The Honor student from the nearby high school I chased from off of my front stoop?

The honor student from the local high school that I shot with my unlicensed firearm?

The honor student that was a dissatisfied customer to the tune of five thousand dollars that left thinking he and a sizeable ziploc bag of cocaine, filled in reality with Gold Medal Flour?

I reached under my seat to get my firearm with which to defend myself.  I cannot lie, I am as scared as I would have been if someone had had carnal relations with my dear mother

I quickly turned left into my local Popeyes Chicken establishment, and prepared to flank my pursuer. 
If there is a need for conversation or violence I am equally prepared and would be the initiator in both instances.

Here they come, just like I figured.  Now we can start a healthy dialogue that will enable both parties to come to a place of understanding and kindness that will result in a jointly successful outcome for all parties involved.  Just to be extra sure, I will keep my firearm ready with the safety taken off. 

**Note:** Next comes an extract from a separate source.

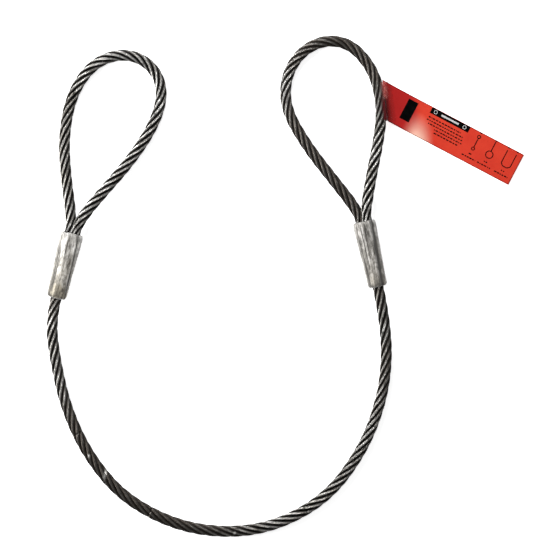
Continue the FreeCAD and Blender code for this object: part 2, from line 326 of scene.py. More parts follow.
def rope_material():
    """Drawn steel wire, rubbed bright on the crowns, with dark lubricant and painted shade in the valleys,
    and stretches darkened as old oil and painted shade.
    """
    made, tree, shader = new_material("oiled_wire", Metallic=0.92, Specular_Tint=(0.3, 0.3, 0.3, 1))
    crown = attribute(tree, "crown")
    wire = attribute(tree, "wire")
    grime = speckle(tree, scale=70, detail=5)
    fine = speckle(tree, scale=1400, detail=2)
    valley_oil_and_shade = (0.02, 0.018, 0.016)
    slope = (0.225, 0.22, 0.208)
    top = (0.92, 0.91, 0.885)
    # colour by nearness to the rope's outside: crowns rubbed bright, the valleys between the strands near
    # black with lubricant and painted shade
    rubbed_and_shaded = ramp(tree, crown, {0.0: 0.004, 0.6: valley_oil_and_shade, 0.82: slope, 1.0: top})
    patches = ramp(tree, grime, {0.3: (0.41, 0.385, 0.35), 0.65: 1.0})
    specks = ramp(tree, speckle(tree, scale=420, detail=3), {0.38: 0.45, 0.52: 1.0})
    # painted shade: stretches of rope darkened to the colour of old oil, as old oil and as painted shade
    oil_and_shade = ramp(tree, attribute(tree, "oil_and_shade_share"), {0.0: 0.0, 0.9: 0.78})
    shades = ramp(tree, wire, {0.0: 0.55, 1.0: 1.0})
    colour = darkened(tree, rubbed_and_shaded, patches)
    colour = darkened(tree, colour, specks)
    colour = darkened(tree, colour, shades)
    colour = covered(tree, colour, OIL_AND_SHADE_COLOUR, oil_and_shade)
    colour = covered(tree, colour, BARE_STEEL, attribute(tree, "nick"))
    tree.links.new(colour, shader.inputs["Base Color"])
    tree.links.new(ramp(tree, crown, {0.3: 0.55, 1.0: 0.27}), shader.inputs["Roughness"])
    bump(tree, shader, fine, strength=0.25, distance=0.05 * MM)
    return made


def core_material():
    """The core's wires, soaked in lubricant and never rubbed."""
    made, tree, shader = new_material("core_wire", Metallic=0.9, Roughness=0.5)
    grime = speckle(tree, scale=300)
    colour = ramp(tree, grime, {0.3: 0.006, 0.7: (0.05, 0.047, 0.042)})
    tree.links.new(colour, shader.inputs["Base Color"])
    bump(tree, shader, grime, strength=0.3, distance=0.1 * MM)
    return made


def pressed_wire_material():
    """The strands inside a sleeve, dark with lubricant and dull where the press has flattened them."""
    made, tree, shader = new_material("pressed_wire", Metallic=0.9)
    streaks = speckle(tree, scale=700)
    colour = ramp(tree, streaks, {0.35: 0.01, 0.7: (0.09, 0.086, 0.078)})
    tree.links.new(colour, shader.inputs["Base Color"])
    tree.links.new(ramp(tree, streaks, {0.3: 0.6, 0.7: 0.4}), shader.inputs["Roughness"])
    bump(tree, shader, streaks, strength=0.4, distance=0.1 * MM)
    return made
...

When I think back to that evening, i gently sigh and snicker a bit, because my "Pursuers" were 3 elderly people from my neighborhood church.  Mrs Thompson, Pearl Williams, and Old Mr, Schumpert.  I bet Old Man Shumpert is having sex with both of these women.  Go on Old Man Shumpert, go on!

I live by my own rules and expect others to do the same, so if Old Man Shumpert wants to bone old broads that's on him.  I like to pronounce SWORD phonetically.  Swore-D.

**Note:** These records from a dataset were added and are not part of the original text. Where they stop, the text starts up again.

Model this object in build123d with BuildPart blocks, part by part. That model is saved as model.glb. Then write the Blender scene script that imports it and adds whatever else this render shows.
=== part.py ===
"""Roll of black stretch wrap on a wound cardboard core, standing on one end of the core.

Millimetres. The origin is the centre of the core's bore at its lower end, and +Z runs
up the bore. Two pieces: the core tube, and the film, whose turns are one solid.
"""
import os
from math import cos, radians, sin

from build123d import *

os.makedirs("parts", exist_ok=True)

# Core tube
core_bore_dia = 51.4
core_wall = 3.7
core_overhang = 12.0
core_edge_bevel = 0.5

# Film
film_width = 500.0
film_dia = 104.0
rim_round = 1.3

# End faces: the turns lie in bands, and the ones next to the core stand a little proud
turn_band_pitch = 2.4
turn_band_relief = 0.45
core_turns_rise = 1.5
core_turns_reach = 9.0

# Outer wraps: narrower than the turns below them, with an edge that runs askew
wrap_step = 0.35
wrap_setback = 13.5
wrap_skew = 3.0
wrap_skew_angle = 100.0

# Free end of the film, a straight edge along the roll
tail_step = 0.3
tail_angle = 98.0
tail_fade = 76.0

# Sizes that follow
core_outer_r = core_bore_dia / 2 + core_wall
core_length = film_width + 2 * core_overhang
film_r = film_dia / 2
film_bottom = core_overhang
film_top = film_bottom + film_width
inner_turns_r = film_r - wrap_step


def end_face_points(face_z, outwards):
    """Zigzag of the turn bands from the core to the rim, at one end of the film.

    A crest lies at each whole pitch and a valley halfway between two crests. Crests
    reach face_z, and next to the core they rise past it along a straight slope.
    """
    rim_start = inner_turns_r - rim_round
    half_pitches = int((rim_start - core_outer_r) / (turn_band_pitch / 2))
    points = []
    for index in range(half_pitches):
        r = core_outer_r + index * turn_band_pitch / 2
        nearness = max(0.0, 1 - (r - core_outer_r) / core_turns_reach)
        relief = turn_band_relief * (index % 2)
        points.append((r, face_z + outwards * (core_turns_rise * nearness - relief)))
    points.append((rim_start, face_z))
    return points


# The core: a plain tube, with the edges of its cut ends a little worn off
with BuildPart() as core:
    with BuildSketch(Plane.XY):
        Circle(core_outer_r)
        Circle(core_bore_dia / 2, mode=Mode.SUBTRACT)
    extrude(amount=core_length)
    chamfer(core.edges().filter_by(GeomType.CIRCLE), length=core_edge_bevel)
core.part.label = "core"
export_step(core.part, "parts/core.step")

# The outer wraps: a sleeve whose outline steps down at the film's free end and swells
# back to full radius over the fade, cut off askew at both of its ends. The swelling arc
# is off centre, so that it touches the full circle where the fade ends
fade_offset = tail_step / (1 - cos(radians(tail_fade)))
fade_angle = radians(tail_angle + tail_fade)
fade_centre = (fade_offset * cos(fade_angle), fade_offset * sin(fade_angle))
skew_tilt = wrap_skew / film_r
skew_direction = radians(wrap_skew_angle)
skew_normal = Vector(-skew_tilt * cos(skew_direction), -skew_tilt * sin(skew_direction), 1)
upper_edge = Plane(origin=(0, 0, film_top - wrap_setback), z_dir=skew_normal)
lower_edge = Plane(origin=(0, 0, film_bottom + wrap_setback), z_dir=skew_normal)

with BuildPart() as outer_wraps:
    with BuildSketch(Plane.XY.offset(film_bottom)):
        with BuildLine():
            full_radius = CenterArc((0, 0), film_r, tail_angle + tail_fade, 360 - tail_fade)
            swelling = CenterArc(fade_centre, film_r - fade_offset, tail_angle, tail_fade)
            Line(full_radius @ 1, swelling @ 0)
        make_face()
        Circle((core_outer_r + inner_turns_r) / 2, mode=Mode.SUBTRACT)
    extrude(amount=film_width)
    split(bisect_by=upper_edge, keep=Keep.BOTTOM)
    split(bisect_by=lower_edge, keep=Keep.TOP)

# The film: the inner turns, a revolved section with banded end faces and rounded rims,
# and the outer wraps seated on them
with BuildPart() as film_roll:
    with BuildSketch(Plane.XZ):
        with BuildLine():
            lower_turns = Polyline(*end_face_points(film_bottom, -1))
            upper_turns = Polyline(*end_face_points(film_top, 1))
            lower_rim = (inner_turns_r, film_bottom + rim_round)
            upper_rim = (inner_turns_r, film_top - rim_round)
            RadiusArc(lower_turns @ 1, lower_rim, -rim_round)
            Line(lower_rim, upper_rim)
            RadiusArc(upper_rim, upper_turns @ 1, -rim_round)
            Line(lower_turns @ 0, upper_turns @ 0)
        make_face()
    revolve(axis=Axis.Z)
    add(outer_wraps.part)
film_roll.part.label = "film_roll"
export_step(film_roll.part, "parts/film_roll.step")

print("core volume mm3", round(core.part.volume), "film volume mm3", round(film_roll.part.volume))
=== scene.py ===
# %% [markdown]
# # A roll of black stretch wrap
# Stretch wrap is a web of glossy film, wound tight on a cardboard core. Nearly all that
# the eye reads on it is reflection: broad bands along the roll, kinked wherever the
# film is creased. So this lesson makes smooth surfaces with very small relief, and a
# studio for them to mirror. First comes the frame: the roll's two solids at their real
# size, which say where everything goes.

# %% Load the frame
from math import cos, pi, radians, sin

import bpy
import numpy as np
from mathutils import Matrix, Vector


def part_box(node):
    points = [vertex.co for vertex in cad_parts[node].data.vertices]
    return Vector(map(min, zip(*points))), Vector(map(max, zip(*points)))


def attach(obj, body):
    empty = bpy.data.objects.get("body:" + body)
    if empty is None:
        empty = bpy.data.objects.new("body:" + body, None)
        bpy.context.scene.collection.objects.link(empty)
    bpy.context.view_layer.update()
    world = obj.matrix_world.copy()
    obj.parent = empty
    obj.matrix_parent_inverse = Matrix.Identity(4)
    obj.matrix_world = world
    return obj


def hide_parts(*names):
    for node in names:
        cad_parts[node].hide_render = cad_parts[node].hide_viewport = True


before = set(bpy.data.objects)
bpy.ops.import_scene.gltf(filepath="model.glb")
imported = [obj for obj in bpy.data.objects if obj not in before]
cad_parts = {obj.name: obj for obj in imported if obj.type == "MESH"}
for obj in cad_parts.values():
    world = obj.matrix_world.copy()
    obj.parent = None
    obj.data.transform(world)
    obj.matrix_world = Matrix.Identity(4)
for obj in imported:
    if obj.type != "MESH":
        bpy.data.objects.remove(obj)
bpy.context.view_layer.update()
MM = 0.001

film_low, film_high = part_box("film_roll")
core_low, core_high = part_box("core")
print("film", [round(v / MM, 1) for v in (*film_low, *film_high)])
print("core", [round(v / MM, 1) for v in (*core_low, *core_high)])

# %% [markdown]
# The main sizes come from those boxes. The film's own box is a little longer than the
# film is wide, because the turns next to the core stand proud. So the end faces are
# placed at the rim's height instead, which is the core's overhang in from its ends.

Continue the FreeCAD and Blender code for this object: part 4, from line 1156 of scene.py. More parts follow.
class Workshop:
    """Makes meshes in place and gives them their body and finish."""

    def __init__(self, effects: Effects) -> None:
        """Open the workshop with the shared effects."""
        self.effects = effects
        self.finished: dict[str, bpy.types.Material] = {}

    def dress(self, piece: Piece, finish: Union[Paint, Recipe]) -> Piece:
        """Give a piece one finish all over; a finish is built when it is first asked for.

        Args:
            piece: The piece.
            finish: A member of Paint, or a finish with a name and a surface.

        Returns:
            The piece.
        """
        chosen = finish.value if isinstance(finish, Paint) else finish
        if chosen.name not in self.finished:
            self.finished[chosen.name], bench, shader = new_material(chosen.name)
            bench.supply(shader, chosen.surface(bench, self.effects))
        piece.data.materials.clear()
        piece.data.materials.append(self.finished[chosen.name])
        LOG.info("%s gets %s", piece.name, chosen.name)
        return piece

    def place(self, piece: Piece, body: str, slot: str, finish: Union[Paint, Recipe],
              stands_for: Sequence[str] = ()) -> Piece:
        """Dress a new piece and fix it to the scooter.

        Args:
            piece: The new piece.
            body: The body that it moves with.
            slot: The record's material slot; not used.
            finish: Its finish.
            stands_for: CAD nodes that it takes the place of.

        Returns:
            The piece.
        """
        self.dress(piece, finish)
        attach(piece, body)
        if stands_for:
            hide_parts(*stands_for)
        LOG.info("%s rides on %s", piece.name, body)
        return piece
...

I do not like being alone, because I am fearful of the pain and damage I have caused others, so the people that tend to hang around with me are violent people that have had great misfortunes in their lives.  I hate the person I am when I am with them, but if I act differently, I risk them turning in me too.  It is an endless cycle of pain and misery that i try to escape by inflicting pain on others.  I am always looking for the pain to come around back to me. 

Its the darnedest thing when you cant concentrate. 

Verse Three: Scarface

Day by day it's more impossible to cope with the stress and feelings of diminished self worth.  Its as if I just cooked up a fat dose of heroin, gotten super fine cotton balls to filter the heroin through, and abused it. 
its gotten so bad i have developed a case of the shakes.

I try to go to church regularly now, in a hope that my faith will see me through all the bad that I have done.  I am actively looking for any kind of redemption. I feel that I have been blessed, but deep down I have unresolved feelings of shame and guilt.  I just want to be happy.

Lately, i have been wondering if my family wouldn't be better off if I killed myself.  I am most susceptible to these thoughts when I drive.  I am usually alone, and then the solitude and pain team up to form a cloak of darkness that envelops me when I am most vulnerable. 

Suicide is painless for me, but then I realize that the loved ones I leave behind will only bear the brunt of my

I have a son to mold into a healthy man, and if I die, he will be impacted by the loss.  Fatherless male kids are a big portion of my community, and I do not want to add my child to that population segment. 

I had a woman who was very nurturing of my lifestyle choices, but I considered her just another bitch.  She then went back to her mother's house, and I feel that i need to grow as a man and give her the love and respect she deserves. 
I am lonely

My Mind is playing tricks with my heart

Verse Four: Bushwick Bill

I got all fucked up on heroin.  I imagined it was Halloween, and I was beating up some tall dude.  Turns out I had some bad heroin, and was punching the sidewalk for about 2 hours.